Stated task.
In the records below, begin at the line that has "Reconstruct the object" and stop after the line that has "# The origin"; quote those lines verbatim and nothing more.

━━━━━━━━━━━━━━━━━━━━━━━━━━━━━━

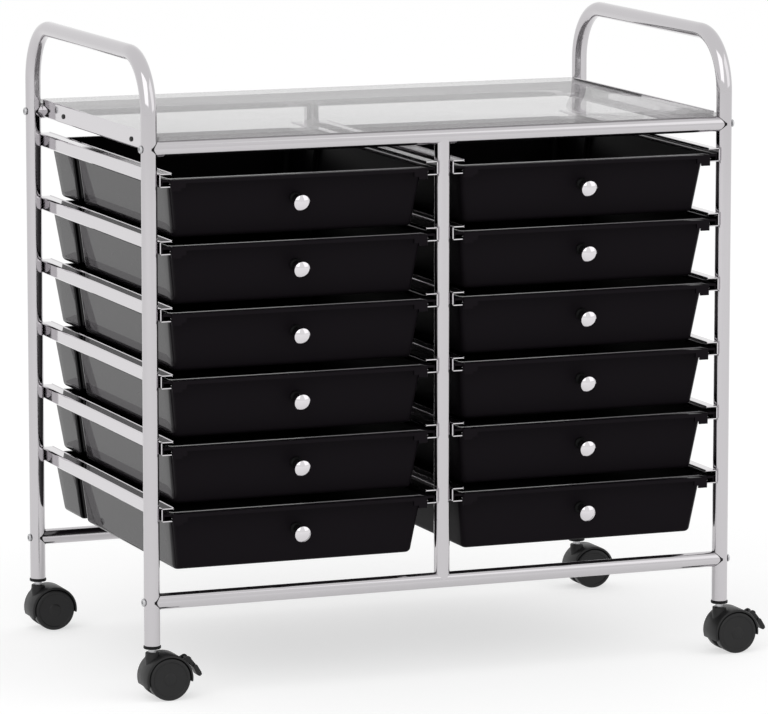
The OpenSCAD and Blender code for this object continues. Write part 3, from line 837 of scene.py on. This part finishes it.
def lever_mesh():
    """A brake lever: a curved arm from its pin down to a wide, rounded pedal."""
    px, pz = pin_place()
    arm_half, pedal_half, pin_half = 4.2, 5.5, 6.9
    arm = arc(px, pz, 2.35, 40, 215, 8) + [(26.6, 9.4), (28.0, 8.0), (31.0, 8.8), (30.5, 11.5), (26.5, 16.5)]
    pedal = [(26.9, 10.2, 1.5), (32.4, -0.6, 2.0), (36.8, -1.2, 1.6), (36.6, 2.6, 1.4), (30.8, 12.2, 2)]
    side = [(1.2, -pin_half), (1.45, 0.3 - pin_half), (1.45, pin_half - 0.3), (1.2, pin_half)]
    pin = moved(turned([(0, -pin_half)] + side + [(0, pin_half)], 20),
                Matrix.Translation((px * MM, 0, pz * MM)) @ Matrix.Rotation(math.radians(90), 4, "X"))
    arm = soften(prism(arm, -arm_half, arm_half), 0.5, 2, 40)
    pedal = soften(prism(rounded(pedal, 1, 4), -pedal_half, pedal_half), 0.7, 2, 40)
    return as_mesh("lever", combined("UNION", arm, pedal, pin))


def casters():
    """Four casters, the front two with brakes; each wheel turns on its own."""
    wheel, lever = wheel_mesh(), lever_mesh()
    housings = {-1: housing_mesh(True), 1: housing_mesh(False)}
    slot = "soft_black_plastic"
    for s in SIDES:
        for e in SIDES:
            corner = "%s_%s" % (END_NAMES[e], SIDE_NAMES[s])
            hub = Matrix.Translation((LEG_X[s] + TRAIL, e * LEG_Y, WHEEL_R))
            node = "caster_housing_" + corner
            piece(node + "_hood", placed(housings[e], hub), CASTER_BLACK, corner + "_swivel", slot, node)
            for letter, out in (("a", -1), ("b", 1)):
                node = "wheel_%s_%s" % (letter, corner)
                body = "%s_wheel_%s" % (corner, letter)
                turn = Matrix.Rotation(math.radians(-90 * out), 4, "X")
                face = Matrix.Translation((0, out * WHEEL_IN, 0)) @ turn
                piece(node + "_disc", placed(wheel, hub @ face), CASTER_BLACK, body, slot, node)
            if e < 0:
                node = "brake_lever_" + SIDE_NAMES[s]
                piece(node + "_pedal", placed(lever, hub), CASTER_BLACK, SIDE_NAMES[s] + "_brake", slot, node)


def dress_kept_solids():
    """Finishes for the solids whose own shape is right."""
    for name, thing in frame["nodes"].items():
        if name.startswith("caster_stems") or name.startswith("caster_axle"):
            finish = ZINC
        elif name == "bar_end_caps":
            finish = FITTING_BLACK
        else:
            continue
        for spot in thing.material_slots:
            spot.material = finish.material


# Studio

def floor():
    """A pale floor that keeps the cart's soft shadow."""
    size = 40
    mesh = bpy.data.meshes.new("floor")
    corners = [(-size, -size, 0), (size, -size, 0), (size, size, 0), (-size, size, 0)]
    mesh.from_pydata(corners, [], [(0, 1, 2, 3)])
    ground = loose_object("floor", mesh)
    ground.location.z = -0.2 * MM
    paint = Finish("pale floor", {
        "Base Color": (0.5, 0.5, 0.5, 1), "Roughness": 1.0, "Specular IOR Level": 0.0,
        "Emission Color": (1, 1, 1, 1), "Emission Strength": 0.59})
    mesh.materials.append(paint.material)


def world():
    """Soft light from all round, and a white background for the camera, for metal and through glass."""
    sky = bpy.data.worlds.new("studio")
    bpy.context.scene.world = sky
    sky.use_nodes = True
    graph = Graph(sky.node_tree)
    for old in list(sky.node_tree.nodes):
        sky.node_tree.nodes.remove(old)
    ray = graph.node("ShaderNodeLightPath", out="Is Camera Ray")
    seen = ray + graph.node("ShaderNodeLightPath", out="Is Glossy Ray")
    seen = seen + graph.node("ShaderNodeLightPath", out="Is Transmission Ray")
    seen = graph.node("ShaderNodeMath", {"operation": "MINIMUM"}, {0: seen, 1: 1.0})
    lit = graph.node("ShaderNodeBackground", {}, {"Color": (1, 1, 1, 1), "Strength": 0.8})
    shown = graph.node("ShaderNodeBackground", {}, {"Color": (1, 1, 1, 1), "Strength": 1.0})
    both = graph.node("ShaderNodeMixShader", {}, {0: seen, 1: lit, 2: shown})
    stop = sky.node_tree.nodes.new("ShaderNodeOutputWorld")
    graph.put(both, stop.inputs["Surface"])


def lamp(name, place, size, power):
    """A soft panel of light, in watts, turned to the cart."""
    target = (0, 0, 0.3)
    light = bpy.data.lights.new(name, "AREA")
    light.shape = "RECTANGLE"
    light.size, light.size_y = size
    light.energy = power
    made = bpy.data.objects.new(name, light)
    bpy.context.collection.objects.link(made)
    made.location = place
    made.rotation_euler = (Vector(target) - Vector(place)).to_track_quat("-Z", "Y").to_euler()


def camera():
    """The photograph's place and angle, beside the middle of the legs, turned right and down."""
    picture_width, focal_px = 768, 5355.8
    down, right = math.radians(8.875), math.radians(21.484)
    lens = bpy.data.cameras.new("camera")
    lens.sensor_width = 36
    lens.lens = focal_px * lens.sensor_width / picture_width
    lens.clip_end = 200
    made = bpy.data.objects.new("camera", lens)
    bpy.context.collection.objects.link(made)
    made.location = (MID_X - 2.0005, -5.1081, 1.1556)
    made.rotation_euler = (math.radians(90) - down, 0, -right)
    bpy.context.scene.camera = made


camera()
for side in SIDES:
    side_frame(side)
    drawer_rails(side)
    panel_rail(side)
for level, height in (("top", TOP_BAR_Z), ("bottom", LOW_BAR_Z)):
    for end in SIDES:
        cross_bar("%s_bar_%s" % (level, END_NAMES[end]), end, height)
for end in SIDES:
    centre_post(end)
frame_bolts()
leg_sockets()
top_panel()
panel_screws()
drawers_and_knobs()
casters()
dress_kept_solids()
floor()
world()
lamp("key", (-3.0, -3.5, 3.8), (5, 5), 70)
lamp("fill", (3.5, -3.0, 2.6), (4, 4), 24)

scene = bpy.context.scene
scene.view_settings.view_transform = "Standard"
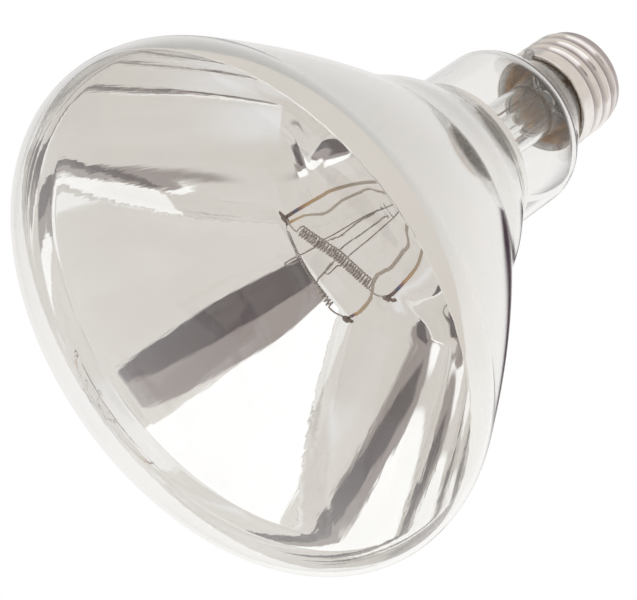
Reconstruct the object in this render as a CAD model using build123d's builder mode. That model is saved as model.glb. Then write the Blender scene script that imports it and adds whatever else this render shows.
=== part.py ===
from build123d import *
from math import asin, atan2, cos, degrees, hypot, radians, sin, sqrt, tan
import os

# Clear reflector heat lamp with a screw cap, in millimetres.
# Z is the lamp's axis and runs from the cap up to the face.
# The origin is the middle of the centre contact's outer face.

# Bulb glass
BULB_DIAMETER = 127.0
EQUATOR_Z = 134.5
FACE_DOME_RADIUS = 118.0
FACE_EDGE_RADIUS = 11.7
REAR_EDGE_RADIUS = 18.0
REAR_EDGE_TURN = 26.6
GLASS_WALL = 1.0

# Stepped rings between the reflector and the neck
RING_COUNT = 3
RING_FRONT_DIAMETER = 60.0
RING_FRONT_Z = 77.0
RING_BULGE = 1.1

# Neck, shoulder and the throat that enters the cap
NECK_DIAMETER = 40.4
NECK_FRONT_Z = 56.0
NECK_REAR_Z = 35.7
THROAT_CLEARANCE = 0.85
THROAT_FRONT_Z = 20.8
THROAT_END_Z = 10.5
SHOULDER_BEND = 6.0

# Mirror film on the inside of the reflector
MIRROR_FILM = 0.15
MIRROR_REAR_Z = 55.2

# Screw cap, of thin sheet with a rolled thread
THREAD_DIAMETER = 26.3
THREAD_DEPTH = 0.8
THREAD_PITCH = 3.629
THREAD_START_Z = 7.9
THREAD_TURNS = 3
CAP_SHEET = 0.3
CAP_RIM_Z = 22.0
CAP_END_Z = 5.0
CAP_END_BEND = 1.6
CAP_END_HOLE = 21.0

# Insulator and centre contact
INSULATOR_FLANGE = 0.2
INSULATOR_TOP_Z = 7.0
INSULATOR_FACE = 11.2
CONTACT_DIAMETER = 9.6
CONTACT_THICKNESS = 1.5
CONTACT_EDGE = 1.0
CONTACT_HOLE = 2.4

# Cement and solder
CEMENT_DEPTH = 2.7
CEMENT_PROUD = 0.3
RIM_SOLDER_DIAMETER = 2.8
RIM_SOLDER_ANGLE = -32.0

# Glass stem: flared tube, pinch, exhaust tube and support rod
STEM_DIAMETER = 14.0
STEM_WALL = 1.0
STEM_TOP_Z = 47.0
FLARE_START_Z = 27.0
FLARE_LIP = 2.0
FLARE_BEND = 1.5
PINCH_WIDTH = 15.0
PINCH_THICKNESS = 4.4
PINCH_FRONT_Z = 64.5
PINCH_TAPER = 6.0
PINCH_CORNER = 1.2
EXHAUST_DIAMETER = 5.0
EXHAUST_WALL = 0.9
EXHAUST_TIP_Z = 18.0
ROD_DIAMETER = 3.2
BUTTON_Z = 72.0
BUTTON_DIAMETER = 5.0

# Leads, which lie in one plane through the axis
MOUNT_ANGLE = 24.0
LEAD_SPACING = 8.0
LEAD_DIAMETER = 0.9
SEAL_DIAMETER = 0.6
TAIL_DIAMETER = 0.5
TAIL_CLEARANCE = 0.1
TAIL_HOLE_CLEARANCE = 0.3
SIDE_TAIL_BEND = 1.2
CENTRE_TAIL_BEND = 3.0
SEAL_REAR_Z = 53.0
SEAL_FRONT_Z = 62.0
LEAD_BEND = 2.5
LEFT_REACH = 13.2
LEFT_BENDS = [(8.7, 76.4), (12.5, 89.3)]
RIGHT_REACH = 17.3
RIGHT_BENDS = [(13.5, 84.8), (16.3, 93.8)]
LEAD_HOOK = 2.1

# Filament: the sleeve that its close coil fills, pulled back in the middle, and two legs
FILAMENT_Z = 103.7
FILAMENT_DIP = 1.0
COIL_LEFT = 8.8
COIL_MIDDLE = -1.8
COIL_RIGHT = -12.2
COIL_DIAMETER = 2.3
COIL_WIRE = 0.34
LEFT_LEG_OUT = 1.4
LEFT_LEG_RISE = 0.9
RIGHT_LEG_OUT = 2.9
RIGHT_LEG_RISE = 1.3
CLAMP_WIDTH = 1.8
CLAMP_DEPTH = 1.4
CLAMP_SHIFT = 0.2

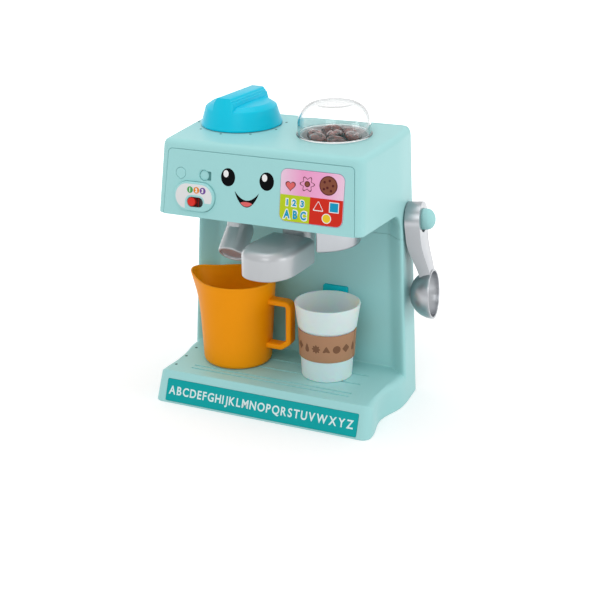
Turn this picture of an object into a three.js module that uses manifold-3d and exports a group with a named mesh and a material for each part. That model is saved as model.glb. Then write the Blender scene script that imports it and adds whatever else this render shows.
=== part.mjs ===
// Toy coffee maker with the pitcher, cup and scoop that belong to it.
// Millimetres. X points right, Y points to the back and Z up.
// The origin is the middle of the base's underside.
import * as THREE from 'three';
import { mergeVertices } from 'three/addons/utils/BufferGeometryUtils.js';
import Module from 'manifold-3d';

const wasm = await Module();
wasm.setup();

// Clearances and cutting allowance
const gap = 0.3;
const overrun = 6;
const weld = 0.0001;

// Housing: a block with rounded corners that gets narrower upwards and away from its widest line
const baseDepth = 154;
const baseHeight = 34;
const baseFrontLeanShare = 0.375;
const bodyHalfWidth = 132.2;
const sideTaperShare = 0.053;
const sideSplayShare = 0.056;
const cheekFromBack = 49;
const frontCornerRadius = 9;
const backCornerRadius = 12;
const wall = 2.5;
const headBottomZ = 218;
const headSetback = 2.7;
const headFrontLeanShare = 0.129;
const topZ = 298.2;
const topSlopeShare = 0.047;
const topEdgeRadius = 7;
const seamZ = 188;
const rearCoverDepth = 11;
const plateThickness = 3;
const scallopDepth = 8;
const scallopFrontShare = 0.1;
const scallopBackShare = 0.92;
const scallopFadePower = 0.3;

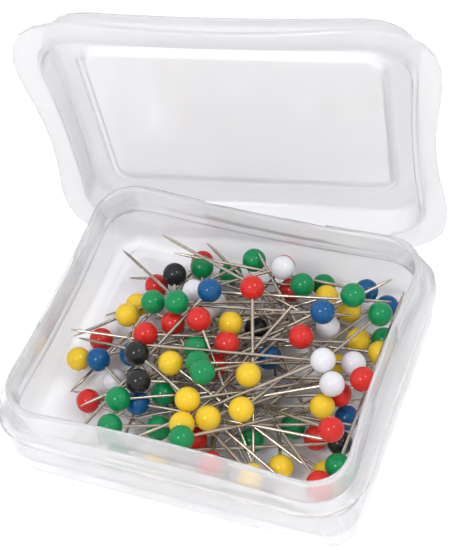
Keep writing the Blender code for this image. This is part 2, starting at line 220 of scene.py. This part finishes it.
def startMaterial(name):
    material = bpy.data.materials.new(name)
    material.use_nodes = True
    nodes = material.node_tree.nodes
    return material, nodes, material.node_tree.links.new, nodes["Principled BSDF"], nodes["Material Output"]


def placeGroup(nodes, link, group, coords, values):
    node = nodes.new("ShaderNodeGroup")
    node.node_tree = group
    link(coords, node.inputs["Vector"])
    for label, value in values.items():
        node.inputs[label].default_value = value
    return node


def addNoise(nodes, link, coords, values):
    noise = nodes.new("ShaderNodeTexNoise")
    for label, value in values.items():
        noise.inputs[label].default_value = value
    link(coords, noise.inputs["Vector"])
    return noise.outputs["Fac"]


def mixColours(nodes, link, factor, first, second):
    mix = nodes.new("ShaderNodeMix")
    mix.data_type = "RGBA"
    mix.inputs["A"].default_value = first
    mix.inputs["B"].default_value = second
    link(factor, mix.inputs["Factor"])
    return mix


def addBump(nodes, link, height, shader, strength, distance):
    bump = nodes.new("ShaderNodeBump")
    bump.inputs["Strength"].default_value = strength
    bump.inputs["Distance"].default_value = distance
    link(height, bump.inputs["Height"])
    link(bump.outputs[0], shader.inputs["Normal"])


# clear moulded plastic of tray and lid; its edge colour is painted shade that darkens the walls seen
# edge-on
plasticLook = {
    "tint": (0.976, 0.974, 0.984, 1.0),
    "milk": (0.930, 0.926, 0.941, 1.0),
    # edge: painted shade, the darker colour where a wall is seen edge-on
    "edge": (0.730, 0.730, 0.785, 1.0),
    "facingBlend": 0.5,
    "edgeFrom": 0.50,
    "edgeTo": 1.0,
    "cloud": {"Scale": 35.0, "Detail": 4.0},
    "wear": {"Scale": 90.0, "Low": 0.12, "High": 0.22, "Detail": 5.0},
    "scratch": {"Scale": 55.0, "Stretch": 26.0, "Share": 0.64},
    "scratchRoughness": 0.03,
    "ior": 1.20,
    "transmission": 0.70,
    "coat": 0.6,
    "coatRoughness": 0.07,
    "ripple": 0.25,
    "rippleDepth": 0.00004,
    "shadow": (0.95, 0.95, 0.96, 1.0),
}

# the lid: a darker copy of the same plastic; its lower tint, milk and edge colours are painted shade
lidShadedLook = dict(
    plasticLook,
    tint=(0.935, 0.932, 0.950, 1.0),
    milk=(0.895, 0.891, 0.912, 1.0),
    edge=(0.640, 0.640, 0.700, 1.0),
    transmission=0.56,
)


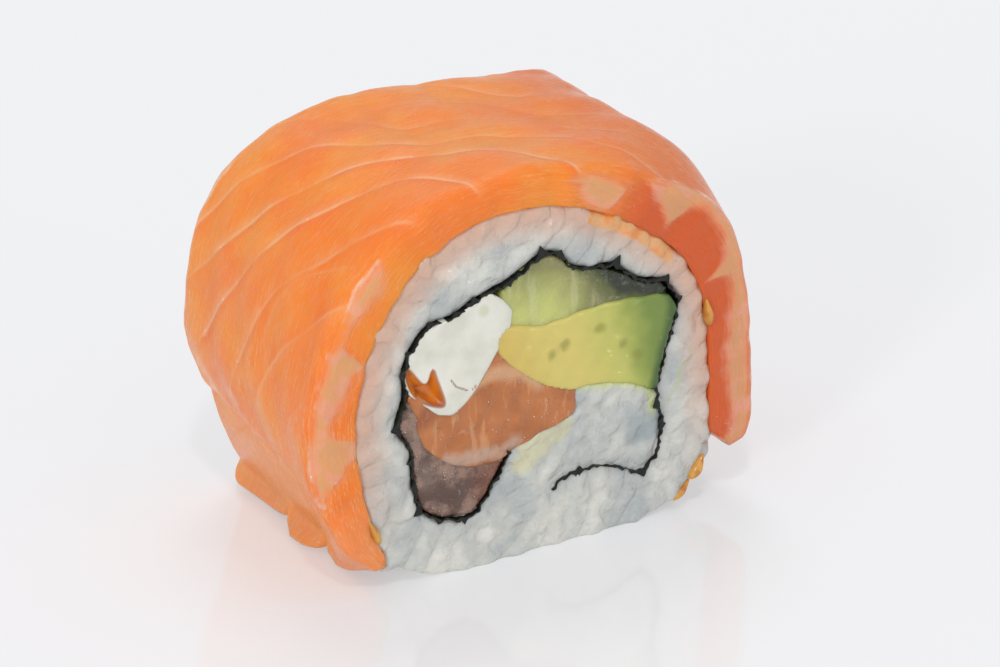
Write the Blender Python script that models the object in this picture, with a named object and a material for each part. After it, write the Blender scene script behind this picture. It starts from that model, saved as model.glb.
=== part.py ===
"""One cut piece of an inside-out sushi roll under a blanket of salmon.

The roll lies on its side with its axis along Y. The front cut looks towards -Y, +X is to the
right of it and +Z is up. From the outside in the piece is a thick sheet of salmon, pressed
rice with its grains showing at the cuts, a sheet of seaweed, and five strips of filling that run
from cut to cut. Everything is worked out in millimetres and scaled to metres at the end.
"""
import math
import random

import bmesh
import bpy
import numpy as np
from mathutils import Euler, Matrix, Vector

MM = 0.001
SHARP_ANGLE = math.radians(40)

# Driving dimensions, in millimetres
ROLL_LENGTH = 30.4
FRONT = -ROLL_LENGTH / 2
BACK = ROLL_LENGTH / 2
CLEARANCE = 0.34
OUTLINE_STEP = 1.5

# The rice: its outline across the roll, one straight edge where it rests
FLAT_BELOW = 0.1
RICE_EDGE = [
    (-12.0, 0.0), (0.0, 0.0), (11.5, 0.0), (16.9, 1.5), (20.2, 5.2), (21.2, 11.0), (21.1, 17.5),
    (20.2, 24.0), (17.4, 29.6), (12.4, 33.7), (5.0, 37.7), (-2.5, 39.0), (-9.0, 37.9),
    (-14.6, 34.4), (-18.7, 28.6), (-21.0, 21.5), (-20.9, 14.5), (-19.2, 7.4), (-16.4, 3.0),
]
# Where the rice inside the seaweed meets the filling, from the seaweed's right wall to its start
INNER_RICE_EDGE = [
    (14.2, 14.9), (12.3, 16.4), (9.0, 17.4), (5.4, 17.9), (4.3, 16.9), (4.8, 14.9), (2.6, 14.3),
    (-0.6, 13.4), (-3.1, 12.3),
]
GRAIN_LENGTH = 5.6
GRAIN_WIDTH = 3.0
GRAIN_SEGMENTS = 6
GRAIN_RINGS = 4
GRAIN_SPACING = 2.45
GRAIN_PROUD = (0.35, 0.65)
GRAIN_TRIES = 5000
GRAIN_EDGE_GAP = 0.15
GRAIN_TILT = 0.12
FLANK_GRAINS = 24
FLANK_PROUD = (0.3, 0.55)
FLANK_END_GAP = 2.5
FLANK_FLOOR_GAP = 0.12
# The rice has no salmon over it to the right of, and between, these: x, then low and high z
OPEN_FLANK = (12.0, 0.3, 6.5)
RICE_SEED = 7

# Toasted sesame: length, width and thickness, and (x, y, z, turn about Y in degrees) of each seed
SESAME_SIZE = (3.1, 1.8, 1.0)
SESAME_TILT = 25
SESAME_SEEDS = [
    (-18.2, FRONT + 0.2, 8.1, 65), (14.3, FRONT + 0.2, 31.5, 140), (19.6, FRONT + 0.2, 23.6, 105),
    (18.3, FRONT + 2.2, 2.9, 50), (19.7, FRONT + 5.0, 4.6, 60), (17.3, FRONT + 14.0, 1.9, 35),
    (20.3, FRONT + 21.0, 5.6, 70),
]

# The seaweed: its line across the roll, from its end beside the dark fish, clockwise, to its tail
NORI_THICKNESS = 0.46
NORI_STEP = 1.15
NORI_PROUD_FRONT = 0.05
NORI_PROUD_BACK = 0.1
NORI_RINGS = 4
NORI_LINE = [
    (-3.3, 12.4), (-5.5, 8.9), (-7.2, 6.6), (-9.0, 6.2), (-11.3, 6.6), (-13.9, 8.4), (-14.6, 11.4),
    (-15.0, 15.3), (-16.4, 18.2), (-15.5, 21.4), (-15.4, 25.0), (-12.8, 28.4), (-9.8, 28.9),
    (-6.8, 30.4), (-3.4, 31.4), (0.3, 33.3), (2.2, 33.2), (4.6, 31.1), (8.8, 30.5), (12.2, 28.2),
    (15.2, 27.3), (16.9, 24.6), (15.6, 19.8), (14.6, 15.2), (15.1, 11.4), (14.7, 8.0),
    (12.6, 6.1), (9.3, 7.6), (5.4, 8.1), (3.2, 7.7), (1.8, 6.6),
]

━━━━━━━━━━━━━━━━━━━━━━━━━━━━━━

Written reply.
Reconstruct the object in this render as a CAD model using build123d's builder mode. That model is saved as model.glb. Then write the Blender scene script that imports it and adds whatever else this render shows.
=== part.py ===
from build123d import *
from math import asin, atan2, cos, degrees, hypot, radians, sin, sqrt, tan
import os

# Clear reflector heat lamp with a screw cap, in millimetres.
# Z is the lamp's axis and runs from the cap up to the face.
# The origin is the middle of the centre contact's outer face.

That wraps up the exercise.